Ты спрашиваешь, как я живу; вот так и живу.
* * *
Первое письмо было уже отослано, когда пришло твое. Отвлекаясь от всего, что может скрываться под этим – под «страхом» и проч. – и вызывает у меня тошноту, не потому, что оно тошнотворно, а потому, что желудок у меня слишком слаб, отвлекаясь от этого, все, наверное, еще проще, чем ты говоришь. Примерно так: одинокое несовершенство нужно терпеть, каждое мгновение, несовершенство вдвоем терпеть не нужно.
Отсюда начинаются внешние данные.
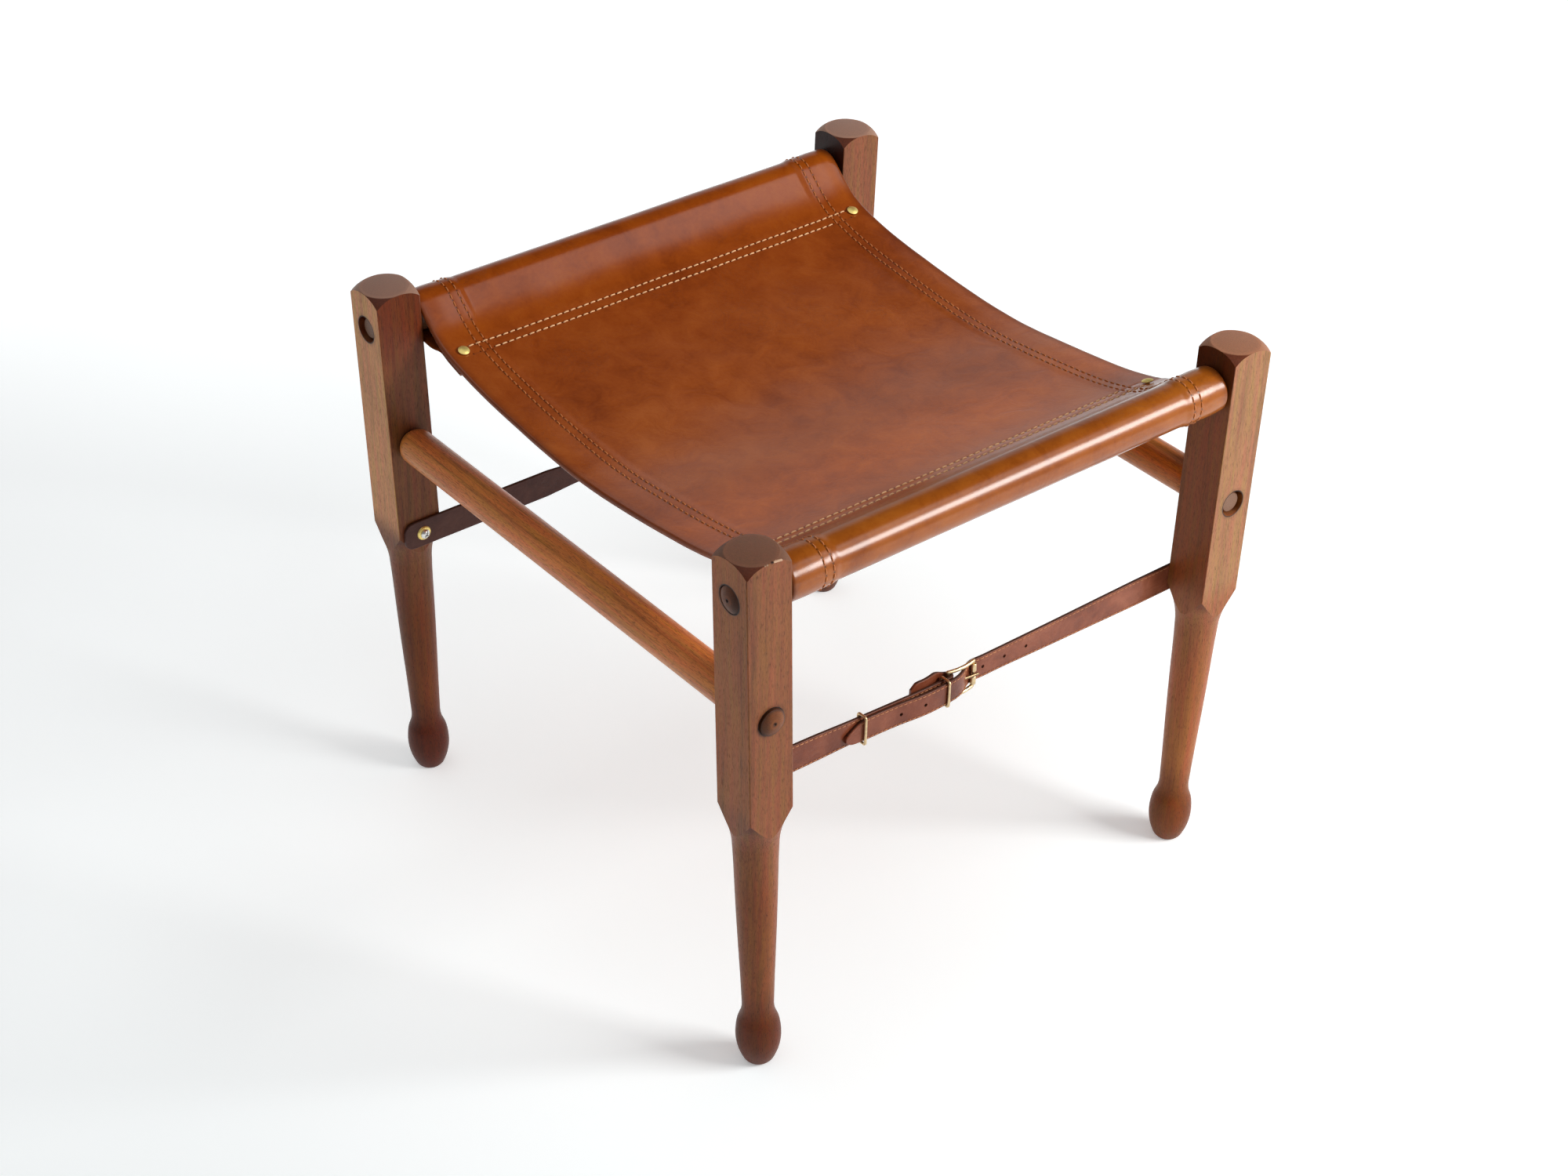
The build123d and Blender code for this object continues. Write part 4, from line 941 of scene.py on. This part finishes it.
def strap_mesh(name, path, width, zc, flip, zoff=lambda x, s: 0.0):
    """path: dense XY line. width(x, s) -> half width. flip: +1 if the left of the line is the outside"""
    L_ = arclen(path)
    tot = L_[-1]
    dd = np.gradient(path, L_, axis=0)
    ang = np.unwrap(np.arctan2(dd[:, 1], dd[:, 0]))
    # stations where the line turns or the width changes
    ss, last, la, lw = [0.0], 0.0, ang[0], width(path[0][0], 0.0)
    for i in range(1, len(path)):
        w_ = width(path[i][0], L_[i])
        if L_[i] - last > 2.6 or (abs(ang[i] - la) > 0.12 and L_[i] - last > 0.25) or (abs(w_ - lw) > 0.5 and L_[i] - last > 0.2):
            ss.append(L_[i])
            last, la, lw = L_[i], ang[i], w_
    if tot - ss[-1] < 0.2:
        ss.pop()
    ss.append(tot)
    V, F, uv = [], [], []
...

Разве нет глаз, чтобы их себе вырвать, и сердца для той же цели? И ведь это не так уж и плохо, это преувеличение и ложь, все преувеличение, одна только тоска истинна, ее не преувеличишь. Но даже истина тоски не столько ее истина, сколько выражение лживости всего прочего.
Звучит вздорно, но так оно есть.
И когда я говорю, что ты для меня самое любимое, пожалуй, это тоже не подлинная любовь; любовь – то, что ты для меня нож, которым я копаюсь в себе.
Кстати, ты и сама говоришь: «Nemate sily milovat»;[134] разве это не достаточное различие между «животным» и «человеком»?
* * *
Ты и не можешь понять до конца или хотя бы отчасти, Милена, о чем идет речь, я ведь и сам не понимаю, я еще весь дрожу от этого взрыва, извожу себя до безумия, но что это такое и чего оно хочет от меня в будущем – я не знаю. Знаю только, чего оно хочет сейчас: тишины, тьмы, берлоги. Вот это я знаю и должен этому покориться – иначе я не могу.
То был взрыв, он пройдет, отчасти уже прошел – но силы, его вызвавшие, вибрируют во мне непрестанно, гул их я слышал до и слышу после, ведь всю мою жизнь, все мое бытие составляет этот грозный подземный гул, смолкнет он – я кончу и жизнь, ведь это легко и просто – как закрыть глаза. Разве не слышен он был постоянно, с тех пор как мы знаем друг друга, и разве ты удостоила б меня хоть беглого взгляда, если б не он?